At a Sunday rally in Greenwood, Neb., Trump was touting the candidates he was endorsing when he said: “We’ve endorsed J.P., right? J.D. Mandel and he’s doing great.”

Gibbons said: “We have a lot of goodwill of a lot of Ohio voters, and I don’t think they’re going to abandon me because of an endorsement where the president doesn’t even seem to know the name of the guy that he endorsed.”

Gibbons said if he loses today’s primary, he’ll back the Republican nominee because “I’d endorse a door knob rather than the Democrat.”

But if Vance wins, Gibbons said, “I feel bad for Ohio. If somebody can move in from out of state and with outside of the state money come into this state with really abandoning it until it was time to run for the U.S. Senate and the state elects that individual then I feel sorry for the voters in this state. I don’t think the voters of this state are going to be duped into that.”

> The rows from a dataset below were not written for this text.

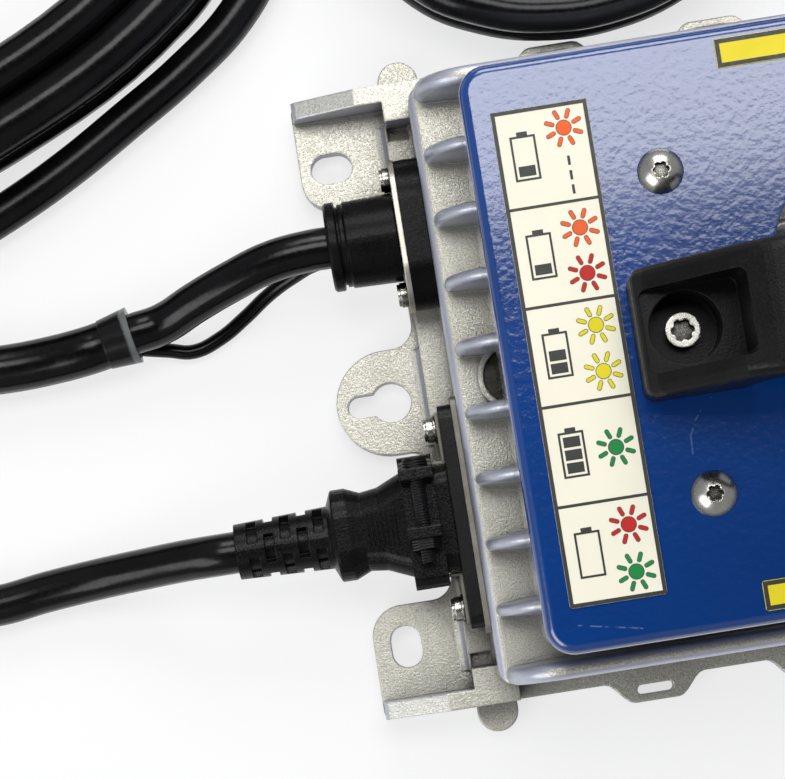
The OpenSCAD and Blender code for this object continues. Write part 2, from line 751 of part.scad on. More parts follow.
// A thin printed label lying on the cover, between two corners
module label(x0, x1, y0, y1) {
    color([0.94, 0.92, 0.82]) translate([(x0 + x1)/2, (y0 + y1)/2, cover_top_z])
        linear_extrude(0.25) round_rect(x1 - x0, y1 - y0, 0.5);
}

module status_label() {
    label(-cover_l/2 + 5.6, -cover_l/2 + 25.2, -cover_w/2 + 9.2, cover_w/2 - 10.4);
}

// Plain strips along the rear and front edges of the cover
strip_w = 6;
strip_edge = 2.7;
rear_strip_l = cover_l - 104.8;
front_strip_l = cover_l - 88;

module rear_label() {
    label(-rear_strip_l/2, rear_strip_l/2, cover_w/2 - strip_edge - strip_w, cover_w/2 - strip_edge);
}

module front_label() {
    label(-front_strip_l/2, front_strip_l/2, -cover_w/2 + strip_edge, -cover_w/2 + strip_edge + strip_w);
}

module status_window() {
    color([0.30, 0.29, 0.16]) translate([window_x, 0, deck_z - window_deep])
        cylinder(r = window_r - bore_gap, h = window_t);
}

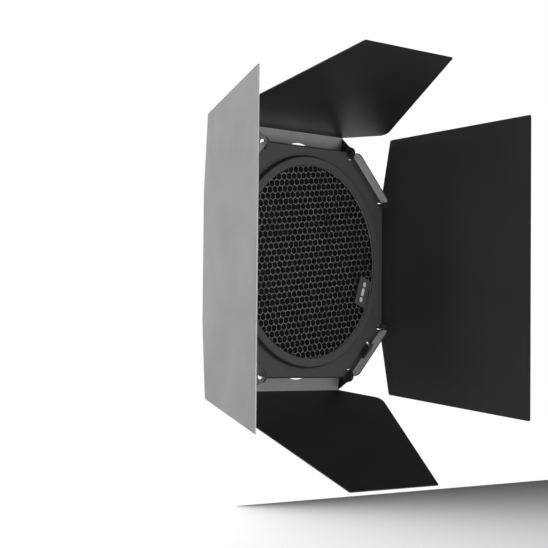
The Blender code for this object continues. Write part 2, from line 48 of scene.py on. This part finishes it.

Gibbons was also critical of the two other Republican front-runners: former state Treasurer Josh Mandel and state Sen. Matt Dolan.

He called Mandel “a career politician.”

Regarding Dolan, he said the state senator is not a “real conservative” and Dolan, whose family owns the Cleveland Guardians, voted to change the name of the team from the Indians.

Dolan said he had no say in that decision.

Gibbons said of Dolan when “you’re succumbing to a lot of the locust cancel culture, do Republicans want someone who will change the name of their business because 12 people that are insulted by the name of the Indians who probably aren’t even Indians want you to change the name? I think the country is going in the wrong direction, and Mike Dolan just went in the wrong direction.”

Pelini said he supports Gibbons because “he’s not going to do things for political gain.”

Pelini left YSU after the 2019 season to become the Louisiana State University’s defensive coordinator. He was fired after one season at LSU.

Before coming to YSU, Pelini was head coach at the University of Nebraska, fired in 2014 for what the school said was “a pattern of unprofessional, disrespectful behavior.” Nebraska paid Pelini the rest of his $7.65 million contract in 51 monthly payments of $150,000.

Pelini said Monday: “I got criticized sometimes as a coach for not towing the political line. But what I always did was I stood up for my values and did what I believed was right for the places I coached and the kids I coached.”